Around this time of year, it’s important to pause and take stock. To assess the year thus far, and at the same time, be present in a world that is constantly in flux.
As Spring nears, we find ourselves yearning to go out into the bright sun and breathe in the fresh air. We would like to introduce you to the practice of Shinrin-Yoku, or as we call it, ‘Forest Bathing’.
Shinrin-Yoku is a meditation that's practised amongst the trees. It is designed to restore the ancient bond between humans and nature and was introduced by the Japanese government in the 1980s in response to the declining mental well-being of its citizens. Thanks to reforestation and the deep connection between Japanese culture and the natural world, the practice quickly gained popularity, thus rebuilding the bridge between humanity and the forest.
Forest bathing is a ritual that can be performed anywhere in the world, whether it’s deep in the wilderness, at your local park, or in your garden.
The sound and touch of the wind. The bird calls and the rustle of the ground beneath us. Taking in the forest atmosphere. Creating a multisensory experience of body and mind. Energy restoration. Healing.
The restorative power of the natural world has long been studied and proven to be of great value to our well-being. This unique form of therapy allows the surrounding environment to absorb your energies and deepens your connection with nature.
Trees release essential oils called phytoncides which protect them from harmful bacteria. However, phytoncides can also provide many benefits to humans, including, strengthening our immune systems, elevating mood, reducing blood pressure, stress and anxiety, and improving sleep and creativity.
Here’s a small guide on how to practice:
Find a quiet time of day (early morning or dusk) and head to a nearby park or forest.

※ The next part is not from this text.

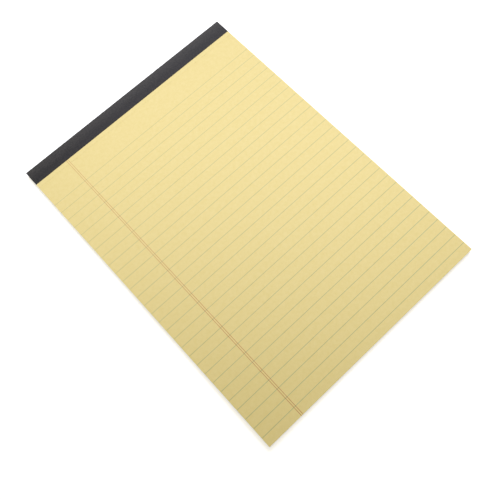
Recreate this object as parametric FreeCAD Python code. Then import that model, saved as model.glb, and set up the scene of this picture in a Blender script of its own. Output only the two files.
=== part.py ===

Turn off all your electronic devices to avoid interruptions, so you can focus completely, and immerse yourself in your practice.
Breathe. Slow your mind, and deepen your concentration.
Listen. Open your senses to what you can hear, whether it’s birds flying above you or leaves rustling in the wind.
Be still. Feel your feet on the earth, rooting you to the ground, and allow the power of nature to stabilise your heart rate and steady your mind.
When you open your eyes, allow the multisensory experience to take hold of your mind and continue walking at a slower pace. A feeling of relaxation should start to descend upon you as you become more aware of your surroundings.
The principles of forest bathing are not reserved solely for natural environments, they can be implemented when admiring the plants in your home or feeling a gentle breeze on your balcony. The same method applies: breathe, listen and allow nature to perform its calming ritual.